David J. Burr, a 41-year-old lawyer, merchant and legislator, was elected the chamber’s first president. He served in that role until 1872.
It didn’t take long after the chamber was officially formed for members to make their voices heard on important issues of the time. Not surprisingly, since the chamber was created to promote the interests of commerce, the concern was about improvement programs on the James River and railroad freight costs.
At a February 1868 meeting of the board of directors of the organization, for instance, members spoke out against “freight discrimination” that they considered unfair to businesses in the city.
“Fighting unfair freight rates was something that chambers across the country tried to do,” Mead said.

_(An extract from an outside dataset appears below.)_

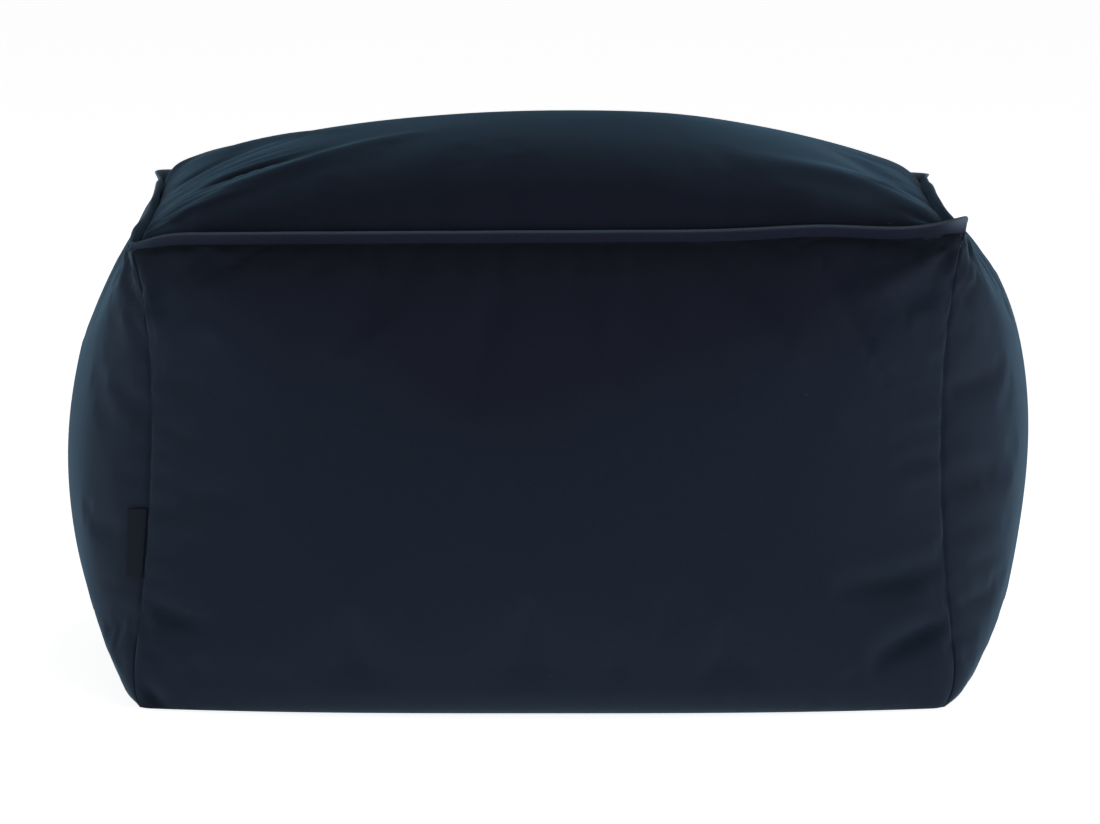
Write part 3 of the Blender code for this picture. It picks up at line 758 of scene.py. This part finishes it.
def strokedPileAndArchShade(tree, place):  # clouds, with painted shade above an arch between the top corners and painted light below it
    axes = addNode(tree, "ShaderNodeSeparateXYZ", None, {"Vector": place})
    cloud = addNode(tree, "ShaderNodeTexNoise",
                    {"Scale": 1 / velvet["cloudSize"], "Detail": velvet["cloudDetail"],
                     "Roughness": velvet["cloudRoughness"], "Distortion": velvet["cloudDistortion"]},
                    {"Vector": place})
    squared = addNode(tree, "ShaderNodeMath", {1: 2.0}, {0: axes.outputs["X"]}, operation="POWER")
    arch = addNode(tree, "ShaderNodeMath", {1: -velvet["archRise"]},
                   {0: squared.outputs[0], 2: axes.outputs["Z"]}, operation="MULTIPLY_ADD")
    below = addNode(tree, "ShaderNodeMapRange",
                    {"From Min": velvet["archTop"], "From Max": velvet["archFoot"],
                     "To Max": velvet["archShare"]}, {"Value": arch.outputs[0]})
    total = addNode(tree, "ShaderNodeMath", {1: velvet["cloudShare"]},
                    {0: cloud.outputs["Fac"], 2: below.outputs["Result"]}, operation="MULTIPLY_ADD")
    deepest, lightest = velvet["strokedAndShadedRange"]
    strokedAndShaded = addNode(tree, "ShaderNodeMapRange", {"From Min": deepest, "From Max": lightest},
                      {"Value": total.outputs[0]}, interpolation_type="SMOOTHSTEP")
    return strokedAndShaded.outputs["Result"]


def lintSpecks(tree, place):  # 1 on the few specks of lint
    speck = addNode(tree, "ShaderNodeTexVoronoi", {"Scale": 1 / velvet["lintSpacing"], "Randomness": 1.0},
                    {"Vector": place})
    near = addNode(tree, "ShaderNodeMath", {1: velvet["lintSize"] / velvet["lintSpacing"]},
                   {0: speck.outputs["Distance"]}, operation="LESS_THAN")
    draw = addNode(tree, "ShaderNodeSeparateColor", None, {"Color": speck.outputs["Color"]})
    few = addNode(tree, "ShaderNodeMath", {1: velvet["lintGaps"]}, {0: draw.outputs["Red"]},
                  operation="GREATER_THAN")
    both = addNode(tree, "ShaderNodeMath", None, {0: near.outputs[0], 1: few.outputs[0]},
                   operation="MULTIPLY")
    return both.outputs[0]


def velvetMaterial():
    material, tree = newMaterial("cut_pile_velvet_navy")
    place = addNode(tree, "ShaderNodeTexCoord").outputs["Object"]
    pile = addNode(tree, "ShaderNodeTexNoise",
                   {"Scale": 1 / velvet["pileSize"], "Detail": velvet["pileDetail"],
                    "Roughness": velvet["pileRoughness"]}, {"Vector": place})
    tuftLow, tuftHigh = velvet["tuftRange"]
    darkest, palest = velvet["tuftShade"]
    tuft = addNode(tree, "ShaderNodeMapRange",
                   {"From Min": tuftLow, "From Max": tuftHigh, "To Min": darkest, "To Max": palest},
                   {"Value": pile.outputs["Fac"]})
    # the two tones, over stroked clouds and the arch's painted shade and painted light
    colour = addNode(tree, "ShaderNodeMix", {6: linear(velvet["deep"]), 7: linear(velvet["brushedAndLit"])},
                     {0: strokedPileAndArchShade(tree, place)}, data_type="RGBA")
    # painted shade under the flange, at the foot and in creases, and crushed pile with painted shade on the
    # top
    pressedAndShaded = addNode(tree, "ShaderNodeAttribute", attribute_name="pressedPileAndShade")
    pressedAndShadedColour = addNode(tree, "ShaderNodeMix", {7: linear(velvet["pressedAndShaded"])},
                        {0: pressedAndShaded.outputs["Fac"], 6: colour.outputs[2]}, data_type="RGBA")
    # painted highlight on the flange's free edge, and painted light on its ears
    highlighted = addNode(tree, "ShaderNodeAttribute", attribute_name="flangeHighlight")
    edged = addNode(tree, "ShaderNodeMix", {7: linear(velvet["highlighted"])},
                    {0: highlighted.outputs["Fac"], 6: pressedAndShadedColour.outputs[2]}, data_type="RGBA")
    shaded = addNode(tree, "ShaderNodeMix", {0: 1.0}, {6: edged.outputs[2], 7: tuft.outputs["Result"]},
                     data_type="RGBA", blend_type="MULTIPLY")
    finished = addNode(tree, "ShaderNodeMix", {7: linear(velvet["lint"])},
                       {0: lintSpecks(tree, place), 6: shaded.outputs[2]}, data_type="RGBA")
    bump = addNode(tree, "ShaderNodeBump",
                   {"Strength": velvet["pileBump"], "Distance": velvet["pileDepth"]},
                   {"Height": pile.outputs["Fac"]})
    shader = addNode(tree, "ShaderNodeBsdfPrincipled",
                     {"Roughness": velvet["roughness"], "Specular IOR Level": velvet["specular"],
                      "Sheen Weight": velvet["sheen"], "Sheen Roughness": velvet["sheenRoughness"],
                      "Sheen Tint": linear(velvet["sheenTint"])},
                     {"Base Color": finished.outputs[2], "Normal": bump.outputs["Normal"]})
    addNode(tree, "ShaderNodeOutputMaterial", None, {"Surface": shader.outputs["BSDF"]})
    return material


# Woven polyester satin tape: black, with a soft gloss across its fine warp
satin = {
    "black": "#161a23",
    "worn": "#191e28",
    "roughness": 0.75,
    "specular": 0.06,
    "ribSpacing": 0.0022,  # real warp is 0.12 mm; drawn as coarse as shows in the render
    "ribWaver": 0.2,
    "ribBump": 0.15,
    "ribDepth": 0.0001,
}
waveTurns = 20.0  # radians in a metre of a wave texture at scale 1


def satinMaterial():
    material, tree = newMaterial("woven_satin_tape_black")
    place = addNode(tree, "ShaderNodeTexCoord").outputs["Object"]
    scale = 2 * math.pi / (waveTurns * satin["ribSpacing"])
    warp = addNode(tree, "ShaderNodeTexWave", {"Scale": scale, "Distortion": satin["ribWaver"]},
                   {"Vector": place}, wave_type="BANDS", bands_direction="Z")
    colour = addNode(tree, "ShaderNodeMix", {6: linear(satin["black"]), 7: linear(satin["worn"])},
                     {0: warp.outputs["Fac"]}, data_type="RGBA")
    bump = addNode(tree, "ShaderNodeBump", {"Strength": satin["ribBump"], "Distance": satin["ribDepth"]},
                   {"Height": warp.outputs["Fac"]})
    shader = addNode(tree, "ShaderNodeBsdfPrincipled",
                     {"Roughness": satin["roughness"], "Specular IOR Level": satin["specular"]},
                     {"Base Color": colour.outputs[2], "Normal": bump.outputs["Normal"]})
    addNode(tree, "ShaderNodeOutputMaterial", None, {"Surface": shader.outputs["BSDF"]})
    return material


def dress(piece, material, node):  # a finished piece takes a CAD node's place
    piece.data.materials.append(material)
    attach(piece, "root")
    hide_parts(node)


velvetCloth = velvetMaterial()
bodyPiece = stuffedBody()
dress(bodyPiece, velvetCloth, "stuffed_body")
dress(topSeamFlange(), velvetCloth, "top_seam_flange")
dress(sideLabel(), satinMaterial(), "side_label")
print("pieces dressed")

# Plain studio: a pale floor, a white room and large soft lights
studio = {
    "floor": "#f4f4f4",
    "floorSize": 60.0,
    "floorDrop": 0.0005,  # just under the base, so that the two don't share a plane
    "floorRoughness": 0.9,
    "floorSpecular": 0.1,
    "floorGlow": 0.86,
    "room": "#ffffff",
    "roomStrength": 0.13,
    "lights": [
        # name, place, height aimed at, size, watts
        ("frontFill", (0.0, -3.4, 0.35), 0.15, (2.6, 0.6), 14.0),
        ("leftSide", (-2.8, -0.5, 0.30), 0.20, (2.0, 0.6), 19.0),
        ("rightSide", (2.8, -0.5, 0.45), 0.22, (2.0, 0.8), 31.0),
        ("overhead", (0.7, -0.4, 2.75), 0.20, (2.2, 1.8), 10.8),
        ("backFill", (0.0, 3.4, 0.45), 0.20, (2.6, 0.6), 3.5),
    ],
}


def studioFloor():
    bpy.ops.mesh.primitive_plane_add(size=studio["floorSize"], location=(0.0, 0.0, -studio["floorDrop"]))
    floor = bpy.context.active_object
    floor.name = "studioFloor"
    material, tree = newMaterial("matt_paper_white")
    shader = addNode(tree, "ShaderNodeBsdfPrincipled",
                     {"Base Color": linear(studio["floor"]), "Roughness": studio["floorRoughness"],
                      "Specular IOR Level": studio["floorSpecular"],
                      "Emission Color": linear(studio["room"]), "Emission Strength": studio["floorGlow"]})
    addNode(tree, "ShaderNodeOutputMaterial", None, {"Surface": shader.outputs["BSDF"]})
    floor.data.materials.append(material)


def studioLights():
    world = bpy.context.scene.world or bpy.data.worlds.new("room")
    bpy.context.scene.world = world
    world.use_nodes = True
    background = world.node_tree.nodes["Background"]
    background.inputs["Color"].default_value = linear(studio["room"])
    background.inputs["Strength"].default_value = studio["roomStrength"]
    for name, place, aimHeight, size, watts in studio["lights"]:
        data = bpy.data.lights.new(name, "AREA")
        data.shape = "RECTANGLE"
        data.size, data.size_y = size
        data.energy = watts
        light = bpy.data.objects.new(name, data)
        bpy.context.scene.collection.objects.link(light)
        light.location = place
        aim = Vector((0.0, 0.0, aimHeight)) - Vector(place)
        light.rotation_euler = aim.to_track_quat("-Z", "Y").to_euler()


view = {
    "place": (0.0, -4.8115, 0.8919),
    "pitch": 8.2715,  # degrees down from level
    "lens": 203.89,
    "sensor": 36.0,
    "reach": 100.0,
}


def studioCamera():
    data = bpy.data.cameras.new("camera")
    data.lens = view["lens"]
    data.sensor_width = view["sensor"]
    data.clip_end = view["reach"]
    camera = bpy.data.objects.new("camera", data)
    bpy.context.scene.collection.objects.link(camera)
    camera.location = view["place"]
    camera.rotation_euler = (math.radians(90.0 - view["pitch"]), 0.0, 0.0)
    bpy.context.scene.camera = camera


studioFloor()
studioLights()
studioCamera()
bpy.context.scene.view_settings.view_transform = "Standard"
print("studio ready")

From early on, the chamber served as a way for the business community to speak with a unified voice, he said.
“If you are just one person and you complain to the railroads that the rate is not fair, it won’t get you far, but if the chamber as a whole did so, it might get you farther,” Mead said.
Taxes were an important issue, too. Minutes from meetings in 1870 and 1871 show that the chamber tried, in vain, to get tobacco taxes reduced.
Chamber members were just as interested 150 years ago as they are today in recruiting new businesses and making sure the city had a sufficient workforce.
In the 1870s, the chamber campaigned against usury laws and advocated for the establishment of “a first class public park,” according to Brill’s history.
In 1879, chamber members expressed pleasure that the American Union Telegraph Co. planned to provide reliable telegraph service in the city.
Even tourism was a subject of interest in the early days. In 1884, then-chamber president Robert E. Blankenship spoke at the organization’s annual meeting of the need for a new hotel in the city.
“Thousands pass through the city yearly who would be glad to stop over if they could be assured of such accommodations as are offered in towns of half our population in Eastern States,” he said.
Like most other chambers of commerce, the Richmond chamber historically has leaned toward conservatism, Mead said. Unless being conservative was not good for business.
“Here is a progressive thing that the chamber did,” Mead said. In the early 1880s, “it defeated a proposal to go back to using gas lamps on the streets” instead of electricity.
The chamber branded the gas lamp proposal “a return to provincialism,” according to Brill’s history.
The Richmond chamber, and other chambers, are not always opposed to taxes, Mead noted. “If they propose a tax increase, it is usually for something specific,” he said. “They are usually not crazy about funding an increase for general budgets.”
The chamber had moved its offices several times during its first 26 years. In 1893, it dedicated a new office building it had constructed at a cost of $211,000 at the southwest corner of Ninth and Main streets — about a block from its current offices on the 17th floor of the SunTrust Center at 919 E. Main St.
Not everything the chamber does is directly related to commerce.
After the death of former Confederate President Jefferson Davis in 1889, the Richmond Chamber of Commerce formed a committee to erect a monument for him, and led an effort to have his remains moved from New Orleans to Hollywood Cemetery in Richmond. His remains were re-interred there in 1893.
In the early 20th century, the chamber started working on business recruitment, following other chambers such as Atlanta in conducting national campaigns to attract new investments.
“If you knew everything the chamber had done over the years and the impact of that, and somehow you could take it all away, you would see a completely different Richmond,” Mead said. “That is true in many communities. It does not mean the chamber is all-powerful, but a lot of times chambers will start things or take an idea and strengthen it, providing the social capital needed for it to work.”